Hello Marchal

On 07-May-01, Marchal wrote:
> Robert W. wrote in part:
> 
>> One must realize in the attempt to constrain common
>> everyday experience to a finite conceptual space,
>> that something will be lost in the translation.
> 
> 
> Brent Meeker answered in part
> (to Robert W., in the invisible post):
> 
> 
>>> Of course, ineffable mystical experiences will be
>>> left out. 
> 
> 
> Is not consciousness the first ineffable experience?

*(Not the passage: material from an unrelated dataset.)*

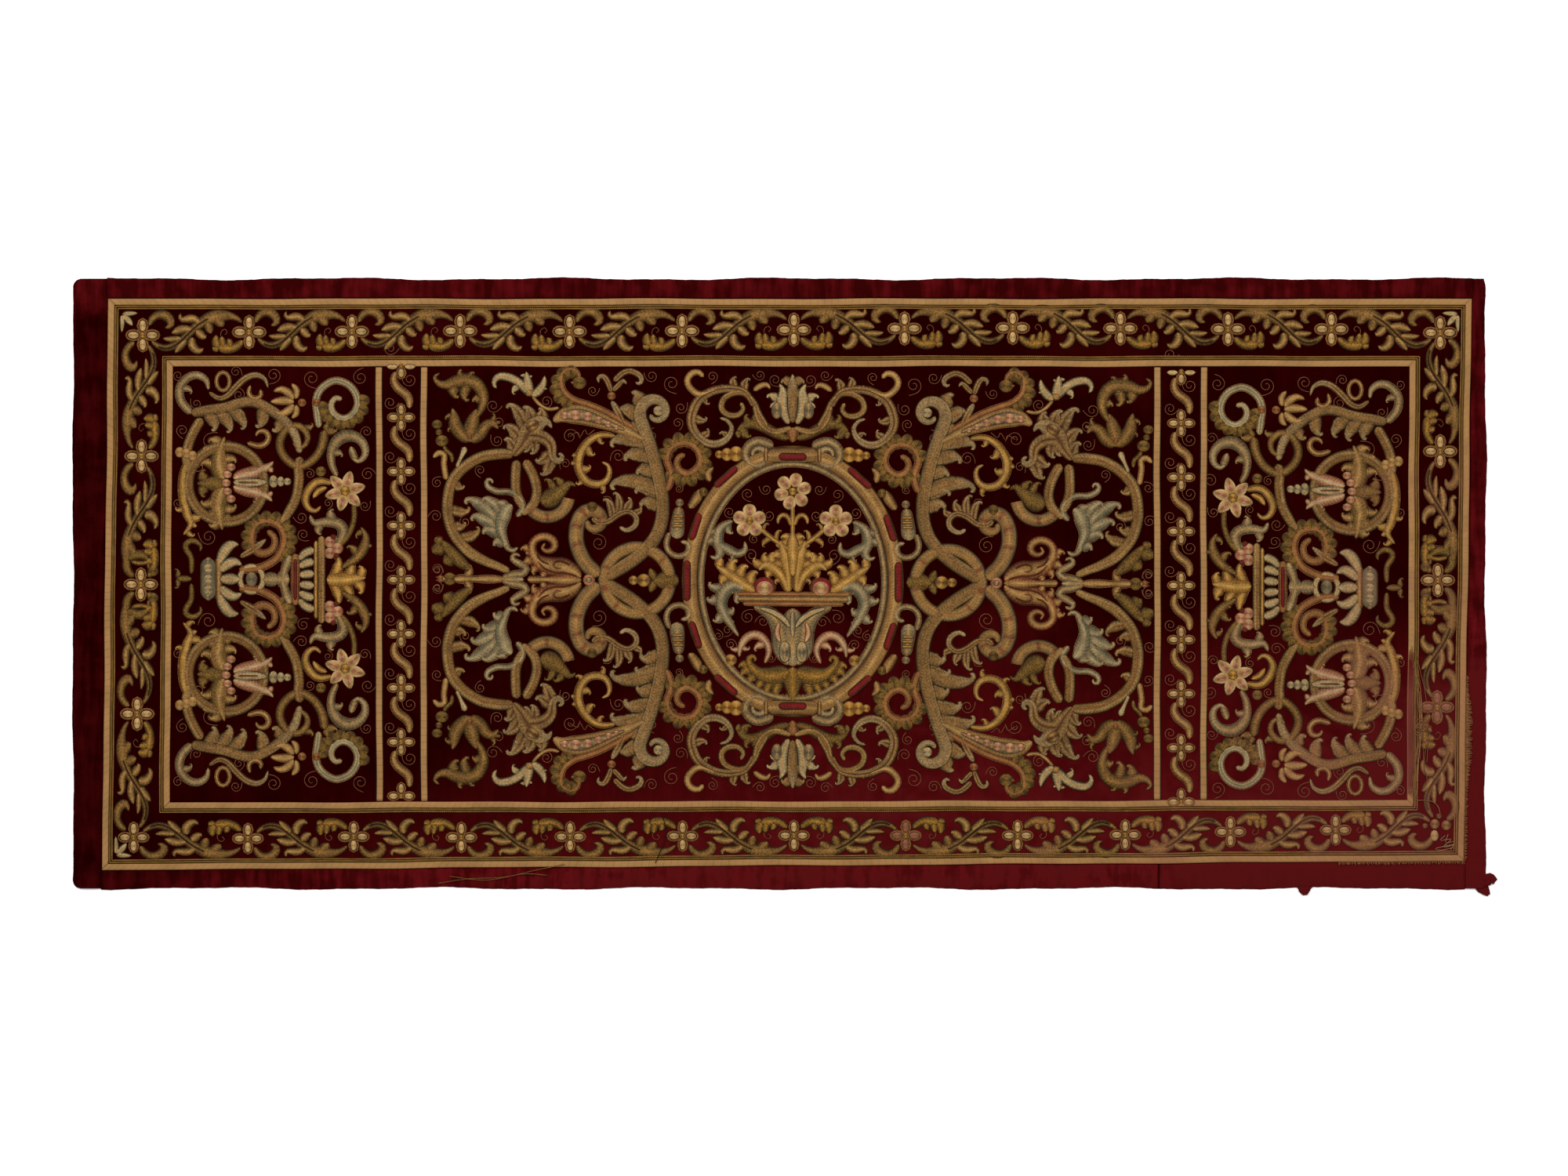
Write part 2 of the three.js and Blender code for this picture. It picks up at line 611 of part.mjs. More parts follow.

In a sense it is - but in another sense it is the *only* thing we do
talk about, our conscious experiences and thoughts.  Freud made a
career of supposing that some things we say come from an unconscious,
but this seems doubtful to me - or to be more precise most of my
thinking is unconscious, but what I say is one of the things I'm most
conscious of.  

> At least it seems to me that consciousness in unprovable,
> uncommunicable. 

That's why I'm intrigued by your project to capture consciousness in
computation (whatever that means); whereas Robert W. seems irritated by
it.

You can just hope people understand what 
> you say by having had similar experiences.
> 
> This is one of my motivation for thinking that consciousness
> and consistency share the formula:
> 
>       -[]c       
> 
> Saying just that c (consistency, consciousness) is not provable,
> not finitely communicable, ... ineffable?
> 
> Goedel's second theorem: c -> -[]c    (c = <>TRUE, or -[]FALSE).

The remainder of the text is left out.